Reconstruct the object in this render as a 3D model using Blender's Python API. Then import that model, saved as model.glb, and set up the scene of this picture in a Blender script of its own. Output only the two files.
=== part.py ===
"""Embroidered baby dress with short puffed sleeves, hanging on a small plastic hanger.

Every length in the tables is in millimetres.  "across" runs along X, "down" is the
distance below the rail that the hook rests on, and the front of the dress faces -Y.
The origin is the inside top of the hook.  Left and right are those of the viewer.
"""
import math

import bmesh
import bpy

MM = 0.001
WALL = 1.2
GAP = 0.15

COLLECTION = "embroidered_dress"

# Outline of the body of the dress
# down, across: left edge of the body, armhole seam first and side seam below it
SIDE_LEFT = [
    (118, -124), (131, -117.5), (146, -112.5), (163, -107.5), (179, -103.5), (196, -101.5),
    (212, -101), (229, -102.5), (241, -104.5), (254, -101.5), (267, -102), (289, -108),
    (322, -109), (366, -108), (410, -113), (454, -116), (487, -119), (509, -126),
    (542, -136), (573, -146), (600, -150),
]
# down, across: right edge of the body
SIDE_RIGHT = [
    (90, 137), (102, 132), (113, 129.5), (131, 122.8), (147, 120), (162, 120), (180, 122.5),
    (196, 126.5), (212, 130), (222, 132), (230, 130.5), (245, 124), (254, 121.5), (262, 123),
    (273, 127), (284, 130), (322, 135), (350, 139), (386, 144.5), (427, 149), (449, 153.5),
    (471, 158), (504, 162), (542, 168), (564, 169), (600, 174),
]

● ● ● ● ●

Copy down the material exactly as written.

§ **SOLUTION TO THIS EXERCISE**
Reconstruct the object in this render as a 3D model using Blender's Python API. Then import that model, saved as model.glb, and set up the scene of this picture in a Blender script of its own. Output only the two files.
=== part.py ===
"""Embroidered baby dress with short puffed sleeves, hanging on a small plastic hanger.

Every length in the tables is in millimetres.  "across" runs along X, "down" is the
distance below the rail that the hook rests on, and the front of the dress faces -Y.
The origin is the inside top of the hook.  Left and right are those of the viewer.
"""
import math

import bmesh
import bpy

MM = 0.001
WALL = 1.2
GAP = 0.15

COLLECTION = "embroidered_dress"

# Outline of the body of the dress
# down, across: left edge of the body, armhole seam first and side seam below it
SIDE_LEFT = [
    (118, -124), (131, -117.5), (146, -112.5), (163, -107.5), (179, -103.5), (196, -101.5),
    (212, -101), (229, -102.5), (241, -104.5), (254, -101.5), (267, -102), (289, -108),
    (322, -109), (366, -108), (410, -113), (454, -116), (487, -119), (509, -126),
    (542, -136), (573, -146), (600, -150),
]
# down, across: right edge of the body
SIDE_RIGHT = [
    (90, 137), (102, 132), (113, 129.5), (131, 122.8), (147, 120), (162, 120), (180, 122.5),
    (196, 126.5), (212, 130), (222, 132), (230, 130.5), (245, 124), (254, 121.5), (262, 123),
    (273, 127), (284, 130), (322, 135), (350, 139), (386, 144.5), (427, 149), (449, 153.5),
    (471, 158), (504, 162), (542, 168), (564, 169), (600, 174),
]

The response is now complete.